This paper is available on arxiv under CC0 1.0 DEED license.
Authors:
(1) Salim Chouaki, LIX, CNRS, Inria, Ecole Polytechnique, Institut Polytechnique de Paris;
(2) Oana Goga, LIX, CNRS, Inria, Ecole Polytechnique, Institut Polytechnique de Paris;
(3) Hamed Haddadi, Imperial College London, Brave Software;
(4) Peter Snyder, Brave Software.
Our measurement methodology has some limitations. First, we only look for user identifiers transferred in query parameters and do not detect them when they are transferred in other methods. For instance, previous work [33, 39] found that trackers sometimes decorate their own URL in the document.referrer header with user identifiers and reads them on the destination page. Second, we run all our crawling iterations from the same IP address. Consequently, if some query parameters are IP address based, they will have the same value across all iterations, and thus we would not consider them as user identifiers.

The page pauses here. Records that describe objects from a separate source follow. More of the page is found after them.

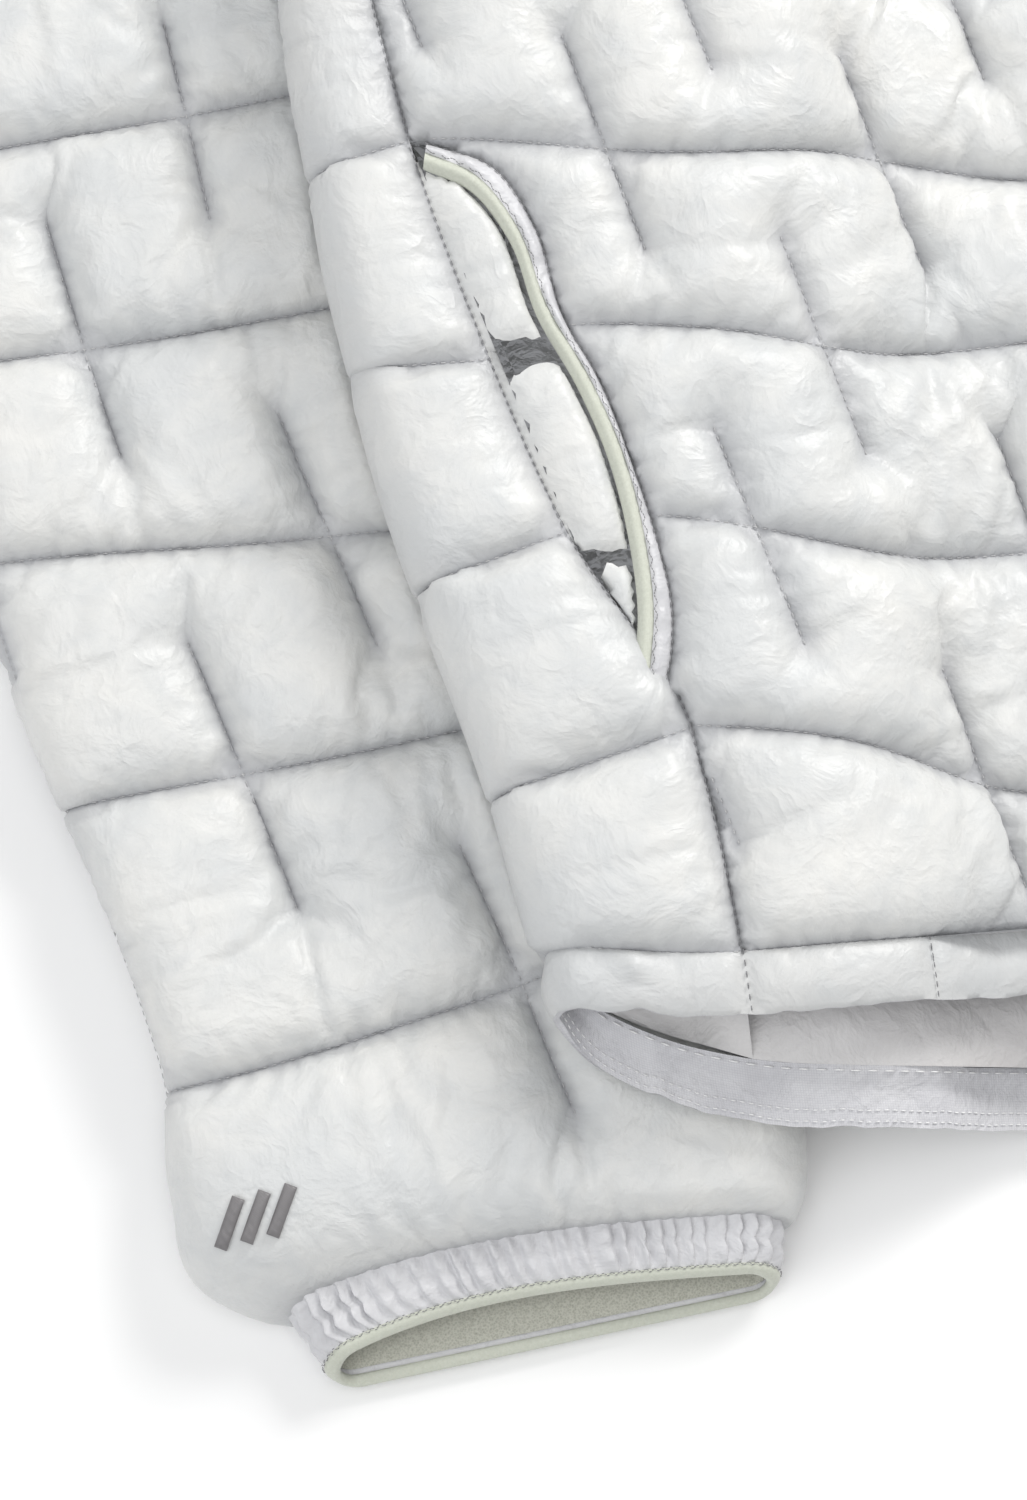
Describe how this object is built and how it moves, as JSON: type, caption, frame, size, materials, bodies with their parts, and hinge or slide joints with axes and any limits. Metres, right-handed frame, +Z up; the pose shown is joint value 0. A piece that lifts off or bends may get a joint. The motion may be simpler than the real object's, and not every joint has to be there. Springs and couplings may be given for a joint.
{
  "type": "quilted down jacket",
  "caption": "Quilted down jacket with stand collar, front zip, slanted bound pockets and gathered cuffs, zipped up and lying flat on its back.",
  "frame": {"origin": "centre of the jacket's outline on the surface that it lies on", "axes": "+X towards the wearer's left, +Y from hem to collar, +Z up from the surface, out of the jacket's front"},
  "size_m": [0.8206, 0.788, 0.061],
  "materials": {
    "shell": "satin",
    "down": "matte",
    "lining": "satin",
    "elastic": "matte",
    "binding": "matte",
    "facing": "matte",
    "satin_thread": "satin",
    "label": "satin",
    "zip_tape": "matte",
    "zip_teeth": "semi-matte",
    "zip_metal": "satin"
  },
  "bodies": {
    "jacket": {"back_down": "down", "back_lining": "lining", "back_shell": "shell", "care_label": "label", "collar_down": "down", "collar_lining": "lining", "collar_shell": "shell", "cuff_band_left": "shell", "cuff_band_right": "shell", "cuff_binding_left": "binding", "cuff_binding_right": "binding", "cuff_elastic_left": "elastic", "cuff_elastic_right": "elastic", "cuff_facing_left": "facing", "cuff_facing_right": "facing", "front_left_down": "down", "front_left_lining": "lining", "front_left_shell": "shell", "front_right_down": "down", "front_right_lining": "lining", "front_right_shell": "shell", "hanger_loop": "lining", "hem_band_back": "lining", "hem_band_left": "shell", "hem_band_right": "shell", "hem_elastic_back": "elastic", "hem_elastic_front": "elastic", "neck_label": "label", "pocket_bag_left": "lining", "pocket_bag_right": "lining", "pocket_binding_left": "binding", "pocket_binding_right": "binding", "pocket_welt_left": "shell", "pocket_welt_right": "shell", "shoulder_tapes": "binding", "side_left_down": "down", "side_left_lining": "lining", "side_left_shell": "shell", "side_right_down": "down", "side_right_lining": "lining", "side_right_shell": "shell", "sleeve_left_down": "down", "sleeve_left_lining": "lining", "sleeve_left_shell": "shell", "sleeve_mark_right": "satin_thread", "sleeve_right_down": "down", "sleeve_right_lining": "lining", "sleeve_right_shell": "shell", "zip_box": "zip_teeth", "zip_chin_guard": "lining", "zip_coil_left": "zip_teeth", "zip_coil_right": "zip_teeth", "zip_draft_flap": "lining", "zip_pin": "zip_teeth", "zip_tape_left": "zip_tape", "zip_tape_right": "zip_tape", "zip_top_stops": "zip_teeth"},
    "zip_slider": {"zip_slider": "zip_metal"},
    "zip_pull": {"zip_pull": "zip_metal"}
  },
  "joints": [
    {"name": "zip_slide", "type": "slide", "parent": "jacket", "child": "zip_slider", "axis": [0, -1, 0], "range_m": [0, 0.62], "deforming": ["zip_coil_right", "zip_coil_left"]},
    {"name": "pull_swing", "type": "hinge", "parent": "zip_slider", "child": "zip_pull", "pos_m": [0, 0.31635, 0.03065], "axis": [-1, 0, 0], "range_deg": [0, 135]}
  ]
}
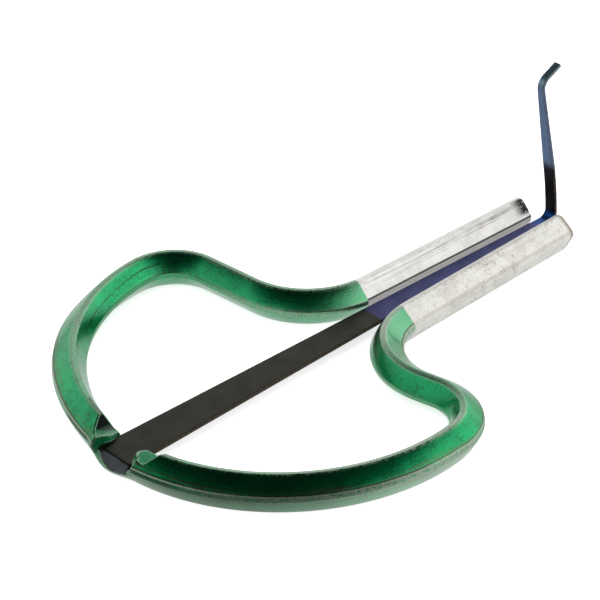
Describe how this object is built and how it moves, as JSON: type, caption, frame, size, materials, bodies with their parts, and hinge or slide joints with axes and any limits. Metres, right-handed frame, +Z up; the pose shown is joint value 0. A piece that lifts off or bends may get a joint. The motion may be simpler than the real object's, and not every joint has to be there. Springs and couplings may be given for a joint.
{
  "type": "jaw harp",
  "caption": "Jaw harp: a square bar bent on edge into a round bow with two straight jaws, and a flat spring reed staked into the bow's back and turned up into a trigger.",
  "frame": {"origin": "under the bar's centreline at the back of the bow, on the face that the harp lies on", "axes": "+X along the reed from the clamp to the jaw tips, +Y across to the harp's left, +Z up, the way the trigger stands"},
  "size_m": [0.0747, 0.0564, 0.0246],
  "materials": {
    "frame_steel": "clear green lacquer over bright steel on the bow, bare bright steel on the jaws",
    "reed_grey": "dark oiled spring steel",
    "reed_blue": "spring steel with purple to blue temper colours"
  },
  "bodies": {
    "harp": {"frame": "frame_steel", "reed_root": "reed_grey"},
    "tongue": {"reed_tongue": "reed_blue"}
  },
  "joints": [
    {"name": "reed_flex", "type": "hinge", "parent": "harp", "child": "tongue", "pos_m": [0.00237, 0, 0.00205], "axis": [0, -1, 0], "range_deg": [-7, 7], "stiffness_Nm_per_rad": 0.4}
  ]
}
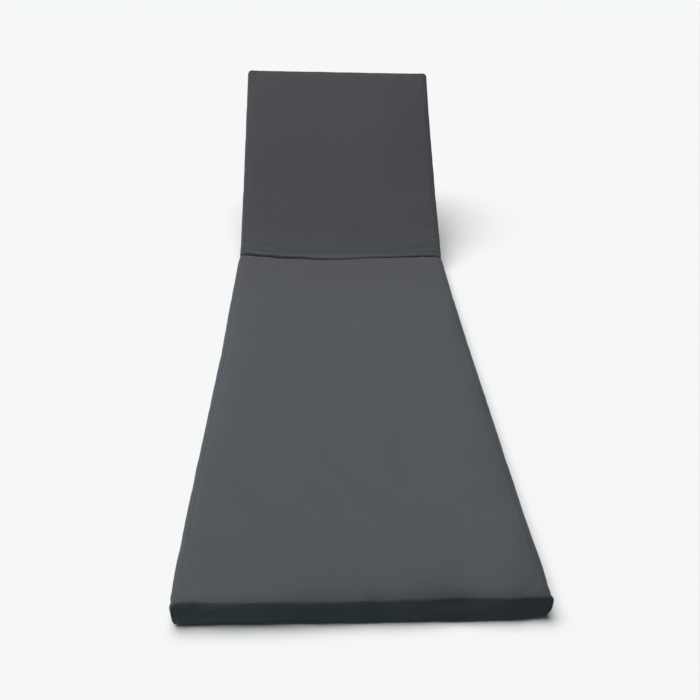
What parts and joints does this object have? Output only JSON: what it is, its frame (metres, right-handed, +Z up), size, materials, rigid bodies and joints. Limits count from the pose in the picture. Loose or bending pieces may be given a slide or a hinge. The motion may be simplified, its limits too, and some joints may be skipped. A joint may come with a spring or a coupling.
{
  "type": "sun lounger cushion",
  "caption": "Long foam-filled pad in a boxed fabric cover, folded once so that the back section rises from a flat seat section.",
  "frame": {"origin": "middle of the box that holds the pad, on the surface that the seat section lies on", "axes": "+Y along the pad from the foot end to the head end, +X across it to the right of someone looking from the foot end, +Z up"},
  "size_m": [0.6044, 1.8836, 0.4442],
  "materials": {
    "cover_fabric": "matt charcoal polyester, fine plain weave"
  },
  "bodies": {
    "root": {"cushion": "cover_fabric"}
  },
  "joints": []
}
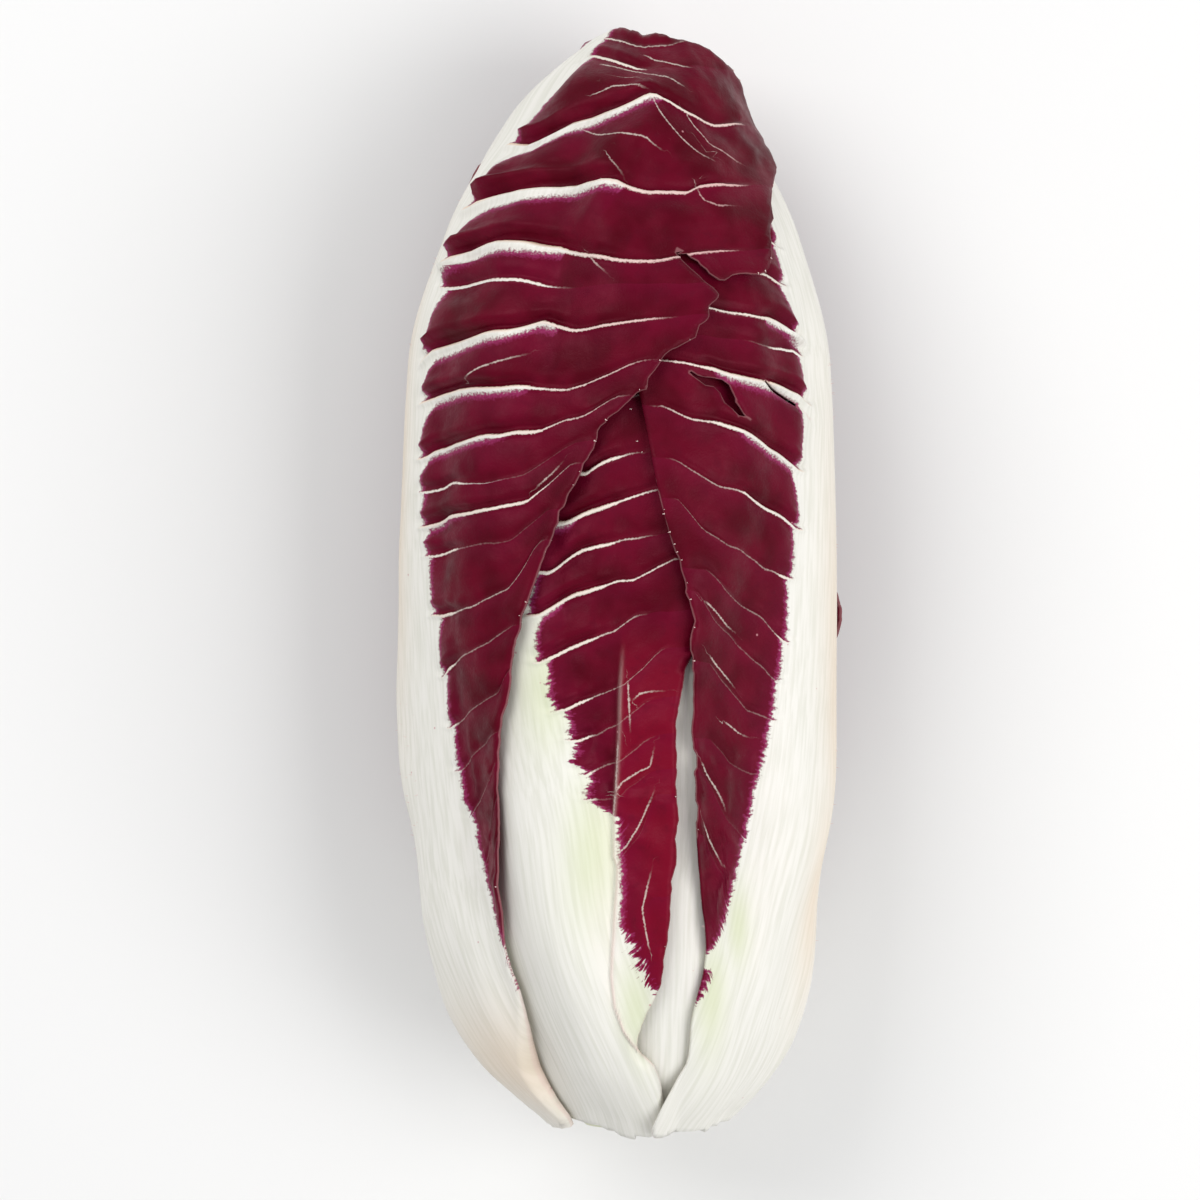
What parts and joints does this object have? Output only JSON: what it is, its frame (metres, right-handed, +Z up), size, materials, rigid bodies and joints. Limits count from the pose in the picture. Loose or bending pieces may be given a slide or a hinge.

Finally, our results are subject to variation based on the ads we selected and the search queries we used. Different search queries could potentially trigger distinct ads and lead to diverse advertisers, potentially exhibiting different behaviors. Nonetheless, our primary objective is to demonstrate the potential for third-party tracking when interacting with ads on private search engines.